To realize this, the municipal state ought to imagine a different future for Kathmandu, by way of planning, collaborating and improving the public sphere differently. At the neighborhood scale, one of the many possibilities may be the harnessing of Sattya’s active commitment towards the promotion of mixed-use public spaces by providing funding, permits, and other professional services. At the municipal scale, it may mean reforming policies to regulate and relax the mobility of vehicles and people where necessary by engaging with the opportunities and challenges that cycle2020 and sajha yatayat present.

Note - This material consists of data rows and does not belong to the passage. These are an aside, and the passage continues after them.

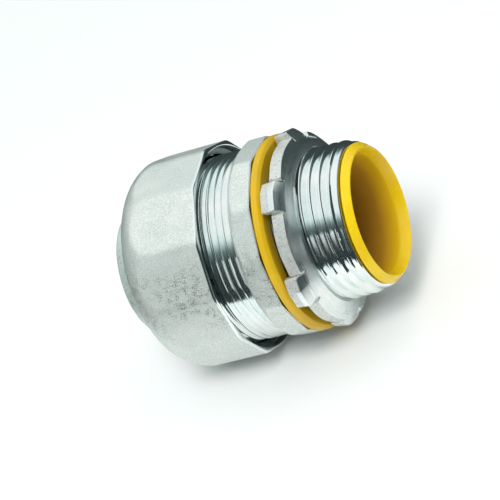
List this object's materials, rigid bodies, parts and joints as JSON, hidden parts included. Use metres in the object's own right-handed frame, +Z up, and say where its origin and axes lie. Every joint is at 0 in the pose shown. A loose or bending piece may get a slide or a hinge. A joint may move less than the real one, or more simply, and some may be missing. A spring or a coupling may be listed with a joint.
{
  "type": "conduit compression fitting",
  "caption": "Straight liquid-tight conduit fitting: threaded hub with insulated throat, flanged body, sealing ring, stamped locknut and domed gland nut that clamps the conduit.",
  "frame": {"origin": "middle of the gland nut's lowest flat, on which the fitting lies", "axes": "+X along the passage from the conduit entry to the threaded hub, +Z up from the flat"},
  "size_m": [0.0452, 0.0362, 0.0362],
  "materials": {
    "plated_body": "bright zinc plating, turned threads, satin flange",
    "plated_casting": "satin zinc plating over a fine cast skin with small dark pits",
    "plated_steel": "bright zinc plating with rough sheared edges",
    "white_nylon": "natural nylon",
    "yellow_liner": "moulded yellow plastic, soft gloss",
    "yellow_seal": "moulded yellow sealing ring, satin"
  },
  "bodies": {
    "fitting": {"connector_body": "plated_body", "throat_liner": "yellow_liner"},
    "ferrule": {"grounding_ferrule": "plated_steel"},
    "gland_ring": {"compression_ring": "white_nylon"},
    "gland": {"gland_nut": "plated_casting"},
    "seal": {"sealing_ring": "yellow_seal"},
    "locknut": {"locknut": "plated_steel"}
  },
  "joints": [
    {"name": "ferrule_spin", "type": "hinge", "parent": "fitting", "child": "ferrule", "pos_m": [0.005, 0, 0.0181], "axis": [1, 0, 0], "continuous": true},
    {"name": "gland_travel", "type": "slide", "parent": "fitting", "child": "gland_ring", "axis": [1, 0, 0], "range_m": [-0.0052, 0.0047]},
    {"name": "gland_nut_turn", "type": "hinge", "parent": "gland_ring", "child": "gland", "pos_m": [0, 0, 0.0181], "axis": [1, 0, 0], "range_deg": [-1440, 1296]},
    {"name": "locknut_turn", "type": "hinge", "parent": "fitting", "child": "seal", "pos_m": [0.016, 0, 0.0181], "axis": [1, 0, 0], "range_deg": [0, 2880]},
    {"name": "locknut_travel", "type": "slide", "parent": "seal", "child": "locknut", "axis": [1, 0, 0], "range_m": [0, 0.0146]}
  ],
  "couplings": [
    {"joint": "gland_travel", "follows": "gland_nut_turn", "m_per_rad": 0.00020213},
    {"joint": "locknut_travel", "follows": "locknut_turn", "m_per_rad": 0.00028871}
  ]
}
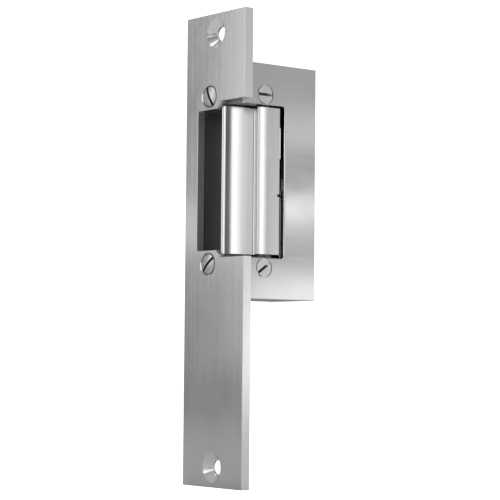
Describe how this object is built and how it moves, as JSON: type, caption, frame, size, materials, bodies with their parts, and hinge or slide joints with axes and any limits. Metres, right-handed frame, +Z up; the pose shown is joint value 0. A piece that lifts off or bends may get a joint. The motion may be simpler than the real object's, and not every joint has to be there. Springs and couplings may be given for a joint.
{
  "type": "electric door strike",
  "caption": "Electric door strike with a long flat faceplate, a side plate at right angles and a tall hinged keeper released by a solenoid.",
  "frame": {"origin": "middle of the line between the two mounting holes, on the back face of the faceplate", "axes": "+X across the faceplate toward the side plate, +Y into the door jamb, +Z up the faceplate"},
  "size_m": [0.046, 0.0511, 0.2286],
  "materials": {
    "faceplate_steel": "satin, vertical grain",
    "plate_steel": "smooth rolled sheet",
    "keeper_steel": "polished casting",
    "screw_steel": "turned heads",
    "pin_steel": "ground",
    "spring_steel": "drawn wire",
    "lever_steel": "hardened, blasted",
    "plated_steel": "zinc plated",
    "cast_alloy": "cast, machined faces",
    "bronze": "turned",
    "stop_rubber": "matt",
    "bobbin_plastic": "moulded",
    "coil_tape": "wound tape",
    "terminal_plastic": "moulded"
  },
  "bodies": {
    "housing": {"faceplate": "faceplate_steel", "faceplate_screws": "screw_steel", "side_plate": "plate_steel", "side_plate_screws": "screw_steel", "upper_block": "cast_alloy", "lower_block": "cast_alloy", "side_wall": "cast_alloy", "wall_screws": "screw_steel", "rear_cover": "plate_steel", "cover_screws": "screw_steel", "pocket_back_plate": "plate_steel", "upper_bush": "bronze", "lower_bush": "bronze", "keeper_stop": "stop_rubber", "spring_post": "pin_steel", "lever_pin": "pin_steel", "lever_pin_clip": "spring_steel", "plunger_spring": "spring_steel", "solenoid_frame": "plated_steel", "solenoid_bobbin": "bobbin_plastic", "solenoid_coil": "coil_tape", "solenoid_core": "plated_steel", "core_nut": "plated_steel", "mechanism_plate": "plated_steel", "solenoid_screws": "screw_steel", "bracket_screws": "screw_steel", "terminal_block": "terminal_plastic", "terminal_screws": "bronze"},
    "keeper": {"keeper": "keeper_steel", "keeper_pin": "pin_steel", "keeper_spring": "spring_steel"},
    "plunger": {"plunger": "plated_steel", "link_pin": "pin_steel", "plunger_ring": "spring_steel"},
    "lever": {"locking_lever": "lever_steel"}
  },
  "joints": [
    {"name": "keeper_swing", "type": "hinge", "parent": "housing", "child": "keeper", "pos_m": [0.009, 0.019, 0.0334], "axis": [0, 0, 1], "range_deg": [0, 72], "stiffness_Nm_per_rad": 0.04, "springref_deg": -22.92, "deforming": ["keeper_spring"]},
    {"name": "plunger_slide", "type": "slide", "parent": "housing", "child": "plunger", "axis": [0, 0, 1], "range_m": [0, 0.0037], "stiffness_N_per_m": 250, "springref_m": -0.004, "deforming": ["plunger_spring"]},
    {"name": "lever_swing", "type": "hinge", "parent": "housing", "child": "lever", "pos_m": [-0.0082, 0.0317, 0.034], "axis": [0, -1, 0], "range_deg": [0, 20]}
  ],
  "couplings": [
    {"joint": "lever_swing", "follows": "plunger_slide", "rad_per_m": 94.025}
  ]
}
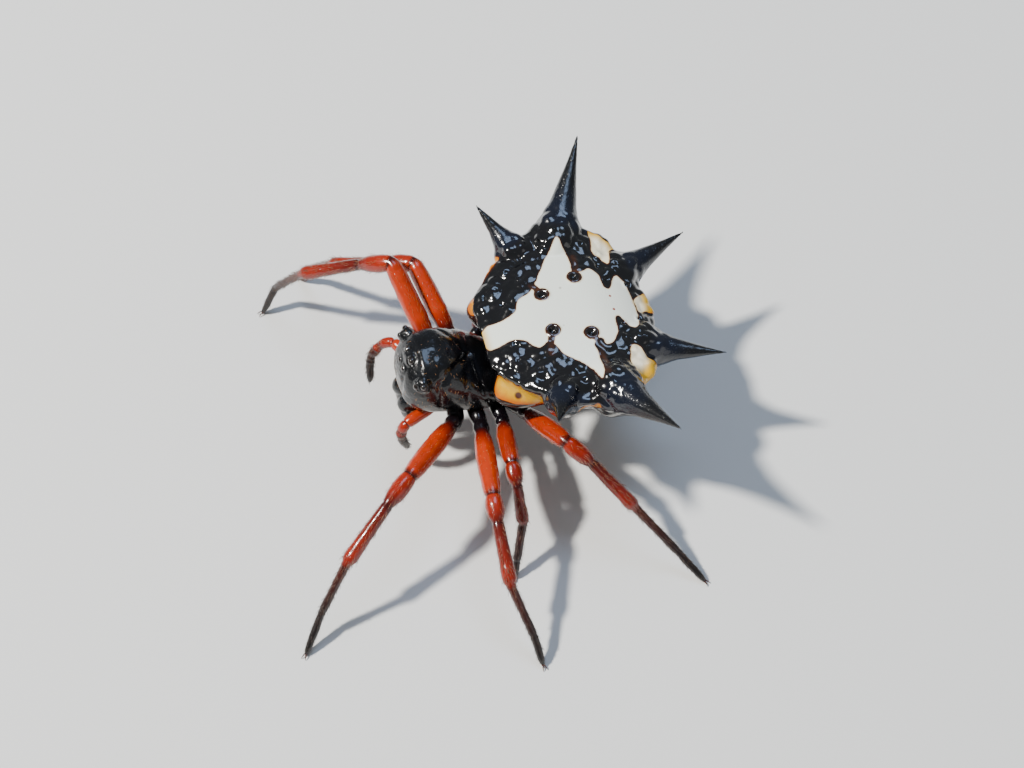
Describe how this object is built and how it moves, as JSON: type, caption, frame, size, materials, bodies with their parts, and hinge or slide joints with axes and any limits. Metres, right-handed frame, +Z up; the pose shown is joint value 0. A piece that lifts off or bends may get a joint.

As we redesign our streets, or if we reinvent our sidewalks, let’s also be mindful not to push out those who already inhabit these spaces for livelihood, and not just leisure. As street vendors in Jawalakhel, children in Ratna Park, transgendered men and women in Thamel, young urbanites ‘hanging out’ in Durbar Marg, or elderly citizens ‘time-passing’ in Patan Durbar Square, we all aspire to have equal rights of access to enjoy and appropriate the public realm of urban life. We may all strive together towards instituting such rights. As the road expansion drive opens up anticipated physical space, it also creates unanticipated political space to reimagine and reinvent the city as a vibrant and just public space. The bulldozing state could find transformative possibility in such conditions if it were to make sincere attempts to interpret them with less hubris and more humility. It is never too late.